The problem the American military planners have to grapple with is not only how to get to Baghdad quickly, but how to prevent farhouds from breaking out all over the country. Anyone who wants to understand what is at stake here should rerun the footage of the Shi\'ite intifada of 1991--the rebellion that broke out following the liberation of Kuwait and that only ended because the allies allowed Saddam to use his attack helicopters to quash it…

The threat of farhouds is more serious than the fighting capabilities of the divisions of the Republican Guard. The only way to allay this most palpable risk is for the Americans to make a decisive overland drive to Baghdad--a left hook from Kuwait via Samawa and Nasiriya, on the highway that skirts the valley and the desert, straight to the capital. The journey can be done in 10 hours in a private car. Armored divisions will need two to three days, but any more than that will be an invitation to a farhoud.

The regular Iraqi troops must remain in their barracks [and] in no way volunteer to help the American forces in the race to Baghdad… The Americans would do better to leave the Ba\'ath party bureaucracy intact, and there is nothing to be gained from bombing the infrastructure. The motto should be \"Saddam first. De-Saddamization much later. And de-Ba\'athization only after that.\"

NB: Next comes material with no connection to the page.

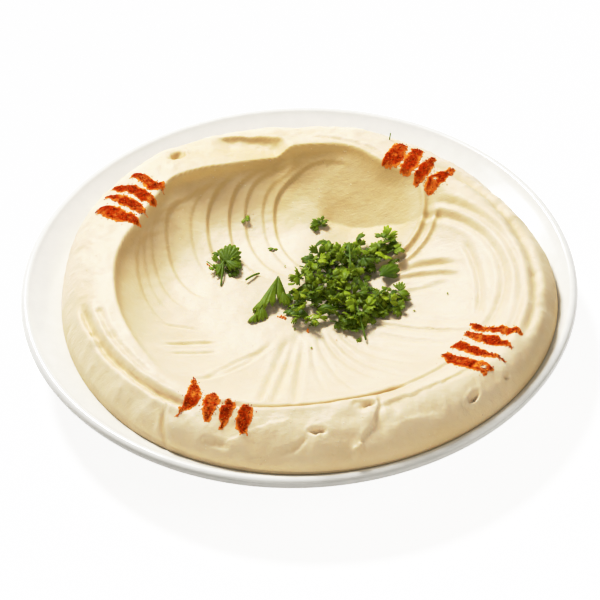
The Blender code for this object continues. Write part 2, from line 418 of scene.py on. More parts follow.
def plain_bank(x, y):
    """The bank without marks, and how far a place is inside the crest."""
    radius, angle = around(x, y, WELL_MIDDLE)
    crest, crest_height, foot, toe, wall_bend, bank_bend = bank_at(angle)
    up_wall = np.clip((radius - toe) / (crest - toe), 0, None)
    wall = WELL_FLOOR + (crest_height - WELL_FLOOR) * up_wall**wall_bend
    down_bank = np.clip((radius - crest) / (foot - crest), 0, 1)
    base = foot_height(angle, foot)
    bank = base + (crest_height - base) * (1 - down_bank**bank_bend)**(1 / 1.7)
    sharp_edge = between(angle, 75, 200, 30)
    return lesser(wall, bank, 1.3 - 0.9 * sharp_edge), crest - radius


# %% Hummus: marks of the spoon
def furrow(side, depth, width, lip=0.35):
    """A furrow's cross-section, with the paste pushed up on both sides of it."""
    pushed = np.exp(-((np.abs(side) - 1.9 * width) / width)**2)
    return depth * (lip * pushed - np.exp(-(side / width)**2))


def ledge(side, height, edge, reach):
    """A step down towards positive side, fading out on both sides."""
    return -0.5 * height * np.tanh(side / edge) * np.exp(-np.abs(side) / reach)


SPOON_RADIUS = 21.0
SPOON_STRETCH = 0.62            # the marks' lower ends trail off, so they are drawn out
SPOON_PATH = np.array([(12, 42), (0, 41), (-9, 38.5), (-22, 35), (-32, 29), (-39, 20), (-44, 8)], float)
# place along the path, height of the step, directions where it starts and ends
SPOON_MARKS = [
    (0.0, 2.6, 74, 235), (0.075, 1.1, 118, 225), (0.165, 2.0, 104, 240), (0.29, 2.5, 100, 235),
    (0.415, 2.4, 96, 235), (0.50, 0.9, 110, 205), (0.66, 1.9, 112, 235), (0.79, 1.1, 128, 235),
    (0.87, 0.8, 140, 225), (0.95, 1.2, 140, 240),
]


def path_point(points, t):
    """A point on the smooth curve through points, with t from 0 to 1."""
    last = len(points) - 1
    i = min(int(t * last), last - 1)
    f = t * last - i
    p0, p1, p2, p3 = points[max(i - 1, 0)], points[i], points[i + 1], points[min(i + 2, last)]
    return 0.5 * (2 * p1 + (p2 - p0) * f + (2 * p0 - 5 * p1 + 4 * p2 - p3) * f**2
                  + (3 * p1 - 3 * p2 + p3 - p0) * f**3)


def spoon_marks(x, y):
    """The height of the steps, and how close a place is to the edge of one, from 0 to 1, which later paints a shade
    line along the edge.
    """
    height, line = np.zeros_like(x), np.zeros_like(x)
    for place, step, first, last in SPOON_MARKS:
        cx, cy = path_point(SPOON_PATH, place)
        dy = (y - cy) * np.where(y < cy, SPOON_STRETCH, 1.0)
        radius, angle = around(x - cx, dy, (0, 0))
        radius = radius + 1.3 * np.exp(-((angle - 125) / 22)**2)
        mark = between(angle, first, last, 26.0) * (0.4 + 0.6 * ease((angle - 105) / 60))
        height += mark * ledge(SPOON_RADIUS - radius, 0.54 * step, 0.36, 4.2)
        line = np.maximum(line, mark * min(step / 2, 1) * np.exp(-((SPOON_RADIUS - radius) / 0.6)**2))
    return height, line


SCOOP_MIDDLE = (27.0, 37.0)
SCOOP_RADIUS = 24.5


def last_scoop(x, y):
    """The last, deepest touch of the spoon: a smooth hollow with a thin lip round its right side."""
    radius, angle = around(x, y, SCOOP_MIDDLE)
    side = radius - SCOOP_RADIUS
    angle = turn(angle)
    hollow = -2.8 * ease(1 - radius / (SCOOP_RADIUS + 2)) * ease((y - 8) / 10)
    behind = y - 37.3 + 0.33 * (x - 26) + 0.5 * speckle(x, y, 4.0, 15)
    valley = np.where(behind > 0, np.exp(-np.abs(behind) / 8.0), np.exp(-np.abs(behind) / 3.0))
    hollow -= 1.7 * valley * between(x, 16, 40, 8)
    lip = between(angle, -78, 12, 14)
    ridge = lip * 1.1 * np.exp(-(side / 0.9)**2)
    dip = -lip * 0.75 * np.exp(-((side - 2.4) / 1.2)**2)
    second = between(angle, -62, -18, 10)
    outer = second * (0.9 * np.exp(-((side - 5.0) / 0.9)**2) - 0.6 * np.exp(-((side - 7.2) / 1.3)**2))
    return hollow + ridge + dip + outer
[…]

And most importantly, the Iraqis have to be informed that there is already a prepared model for a future regime based on a Shi\'ite-Kurdish consensus that preserves the rights of the Sunni minority, along with the rights of the other, smaller ethnic groups. There needs to be a clear recognition that Iraq has a formula for a new government, and that it will be responsible for settling past scores. That may be enough, inshallah, to prevent a farhoud.

But if there is a feeling in Iraq that everything is open and the various ethnic factions begin to compete for the spoils, then the U.S. president might find himself at the gates of a hell several times more horrific than the one Sharon encountered at Sabra and Shatilla.

Then we will be left without Saddam, but without a new Iraq either.